2 réflexions au sujet de « La leçon Google »

  1. Ken M

    Google (le moteur de recherche) domine parce qu’il est meilleur.
    Android domine parce qu’il est meilleur.
    Tout l’argent du monde n’a pas permis à Bing de s’installer comme moteur alternatif à Google.
    Tout l’argent du monde n’a pas permis à Windows Phone de s’installer comme alternative à l’iPhone ou à Android.
    Tout l’argent du monde n’a pas permis à Google+ de s’installer comme réseau social face à Facebook.
    Facebook s’est installé face à My Space (« first mover-advantage » ? eh bien non !)

    C’est le choix du client qui fait la différence au final même si des incitations financières comme la gratuité peuvent aider à faire ce choix.

    Relisez Marx, dans une société capitaliste, ce sont les moyens de production qui sont privatisés. D’ailleur, à la fin vous l’admettez : chacun est libre de venir concurrencer Google qui s’acharne pour en venir à bout.

    D’ailleurs, saviez-vous qu’ils n’avaient pas créé Android ? (c’est un rachat, Google Analytics aussi…)

    Voulez-vous vraiment un équivalent à Google dirigé par le public ? (il y en a qui ont essayé…)

    Maintenant que j’ai râlé, je trouve votre blog très intéressant. D’une part, parce qu’on a enfin quelqu’un qui tente de comprendre comment tout ceci fonctionne.
    Ensuite, parce que vous osez parler ouvertement de certains problèmes posés par Google plutôt que de faire des communiqués de presse.

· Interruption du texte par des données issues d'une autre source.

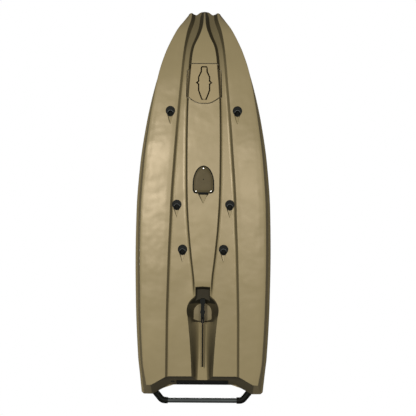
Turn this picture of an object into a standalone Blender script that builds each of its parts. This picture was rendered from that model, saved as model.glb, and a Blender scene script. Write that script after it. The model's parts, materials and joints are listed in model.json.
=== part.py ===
"""A wide tri-hull fishing kayak with a drive well, a rudder in a tunnel and a stern bar.

The origin is on the ground under the middle of the overall length and of the beam.
+Y runs to the bow, +X to starboard and +Z up. Lengths are in metres, angles in degrees.
"""

import math

import bmesh
import bpy
from mathutils import Matrix, Vector

# Overall sizes
OVERALL_LENGTH = 3.19
HULL_LENGTH = 3.10
BEAM = 1.092
GUNWALE_HEIGHT = 0.275
BOW_RISE = 0.050
WALL = 0.006
GAP = 0.0003
BOW_Y = OVERALL_LENGTH / 2
STERN_Y = BOW_Y - HULL_LENGTH

# Hull form, as (share of the hull's length from the stern, share of the size named beside it)
GUNWALE = (
    (0, 0.897), (0.1, 0.953), (0.24, 0.99), (0.36, 1), (0.48, 0.989), (0.6, 0.938), (0.7, 0.855),
    (0.8, 0.731), (0.88, 0.593), (0.94, 0.449), (0.975, 0.325), (1, 0.232),
)
KEEL_HALF = 0.1365
KEEL = (
    (0.2, 0.42), (0.293, 0.474), (0.364, 0.649), (0.435, 0.801), (0.506, 0.899), (0.576, 0.974),
    (0.647, 1), (0.718, 0.967), (0.789, 0.905), (0.824, 0.839), (0.87, 0.72), (0.902, 0.549),
    (0.953, 0.3), (0.979, 0.13), (1, 0.09),
)
SPONSON_WIDTH = 0.284
SPONSON_WIDTHS = (
    (0, 0.72), (0.1, 0.829), (0.24, 0.913), (0.36, 0.967), (0.48, 1), (0.6, 0.979), (0.7, 0.901),
    (0.8, 0.758), (0.88, 0.575), (0.94, 0.407), (0.975, 0.265), (1, 0.114),
)
SPONSON_PROFILE = ((0.14, 0), (0.45, 0.01), (0.76, 0.035), (0.93, 0.08), (1, 0.2))
FLARE = 0.047
FLARES = ((0, 0.96), (0.3, 1), (0.5, 0.87), (0.75, 0.74), (0.9, 0.5), (1, 0.22))
CHANNEL_DEPTH = 0.030
CHANNEL_TOPS = ((0.7, 1), (0.75, 1.13), (0.82, 1.5), (0.88, 2.5), (0.93, 4.3), (0.965, 6.3), (1, 8.4))
KEEL_ROCKER = 0.22
KEEL_RISES = ((0.77, 0), (0.85, 0.02), (0.9, 0.1), (0.94, 0.25), (0.97, 0.5), (0.985, 0.72), (1, 1))
SPONSON_ROCKER = 0.20
SPONSON_RISES = ((0.65, 0), (0.73, 0.04), (0.82, 0.1), (0.88, 0.225), (0.93, 0.4), (0.965, 0.65), (1, 1))
KEEL_END = (0.255, 0.292)
KEEL_EDGE_MIN = 0.012
SHEER = ((0.6, 0), (0.75, 0.2), (0.88, 0.6), (0.975, 1), (1, 1))
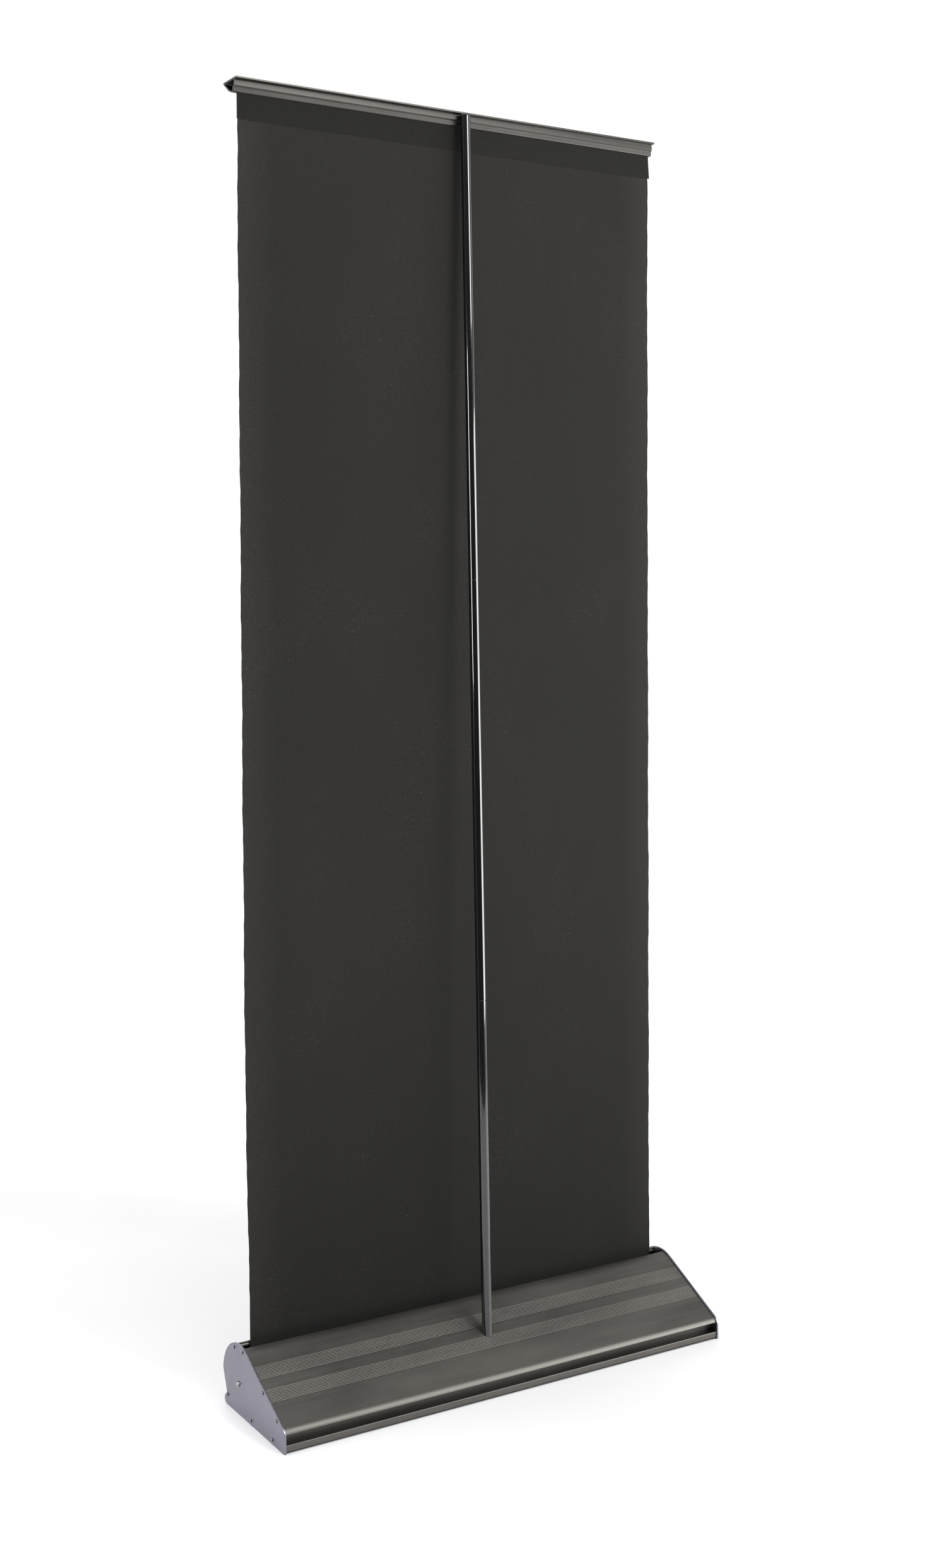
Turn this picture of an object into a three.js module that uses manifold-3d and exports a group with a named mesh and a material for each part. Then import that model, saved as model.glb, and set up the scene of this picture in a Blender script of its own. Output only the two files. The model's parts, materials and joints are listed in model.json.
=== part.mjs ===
// A free-standing roll-up banner stand, ready for use: a weighted base with a sprung roller,
// a banner drawn up out of it, and a three-section pole that holds the top rail.
// Millimetres. X runs along the base, +Y to the rear (the pole's side), +Z up from the floor.
// The origin is the middle of the base, on the floor.
import * as THREE from "three";
import { mergeVertices } from "three/addons/utils/BufferGeometryUtils.js";
import Module from "manifold-3d";

const wasm = await Module();
wasm.setup();

const radians = THREE.MathUtils.degToRad;

// Driving dimensions: the whole stand
const standHeight = 2106;
const bannerWidth = 800;
const baseDepth = 228;

// Clearances
const seatGap = 0.3; // between faces that touch
const runningGap = 0.3; // round a shaft that turns or slides

// Base section, an outline in Y and Z that both end plates show
const drumRadius = 62.5;
const drumAxisHeight = 50;
const slopeAngle = radians(27.6);
const rearRadius = 16;
const rearCornerRadius = 3;
const knuckleAngle = radians(172.6); // where the drum turns in to the chin
const knuckleRadius = 10;
const chinAngle = radians(21.5);
const neckRadius = 4;
const toeRadius = 8;
const toeSetback = 13.3; // the toe's centre behind the drum's front

// End plates and the base's length
const endMargin = 17.5; // from the banner's edge to a plate's outer face
const plateThickness = 3;
const plateProud = 2; // how far a plate's edge stands out from the extrusions

// Extrusions
const wall = 1.8;
const slotFrontAngle = radians(107);
const slotRearAngle = radians(78);
const lipHeight = 13;
const lipThickness = 2.4;

// Rear recess, under the cover's nose
const recessDepth = 15;
const recessRoof = 27.4;
const recessRadius = 5;
const noseEndAngle = radians(20);

// Ribbed bands, measured down the slope from where it leaves the drum
const bandStarts = [24, 70];
const ribCount = 10;
const ribPitch = 2.6;
const ribGroove = 1.1;
const ribDepth = 0.7;
const ribFlank = 0.28; // the sloping side of a groove, along the slope

// Screws and the ports they run in
const portRadius = 3.6;
const portOverlap = 0.5;
const screwRadius = 1.45;
const screwLength = 13;
const screwHeadRadius = 2.9;
const screwHeadHeight = 1.7;
const screwHeadSide = 0.9; // the upright part of the head's edge
const screwHeadFlat = 1.7; // radius of the flat on top
const screwClearance = 0.3;
const slotFrontScrewAngle = radians(110.5);
const slotRearScrewAngle = radians(77);
const slopeScrewPlaces = [70, 125]; // down the slope
const toeScrew = [3.2, 8.2]; // from the toe's centre
const floorScrewPlaces = [-8, 70];

// Roller
const tubeRadius = 13;
const tubeWall = 1.2;
const tubeMargin = 12; // from a tube end to the plate's outer face
const plugLength = 16;
const plugFlange = 2;
const leaderThickness = 0.7;
const axleRadius = 2.5;
const axleReach = 4; // past the plate's outer face
const idleAxleLength = 36;
const springAxleLength = 172;

// Return spring
const springRadius = 8.2;
const springWire = 0.8;
const springTurns = 22;
const springLength = 122;
const collarRadius = 10;
const collarLength = 8;

// Banner
const bannerThickness = 0.5;
const bannerOffset = -3; // the banner's middle along the base
const tailHeight = 8; // the hidden end, above the floor
const hemDepth = 40;
const hemThickness = 0.4;
const hemGap = 0.1; // between the hem and the banner

// Pole
const poleRadius = 8.5;
const poleWall = 1;
const poleFootPlace = [6.9, 32.1, 87]; // a point of the pole's axis, just above the cover
const poleTipShift = -12.9; // the tip's place along the base
const lowerJointHeight = 625;
const upperJointHeight = 1323;
const ferruleWall = 1.6;
const ferruleLength = 76;
const plugDepth = 18;
const plugCap = 3; // the part of a plug that covers a tube's end
const tipChamfer = 1;
const poleEndGap = 1; // under the foot, and over the tip
const cordRadius = 1.6;

// Pole socket
const socketWidth = 30;
const socketHeight = 27;
const socketFloor = 6;
const socketCorner = 5;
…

    Pour finir, j’aimerais aussi un début de solution dans un essai intéressant comme le votre. Parce que moi, je n’en ai pas.

  2. Noemie D

    C’est la mode pour les entreprises internet américaines, on propose du gratuit , on attend les utilisateurs et quand ils sont assez nombreux on met de la pub ou on propose de nouvelles fonctionnalités payantes. Et comme les gens se sont habitué à utiliser ces services, ils ont du mal à changer. Mais avoir un seul moteur de recherche qui domine est une mauvaise chose. D’ailleurs je trouve que les résultats de recherche sur google sont de moins en moins bon, surtout quand on recherche des choses très précise.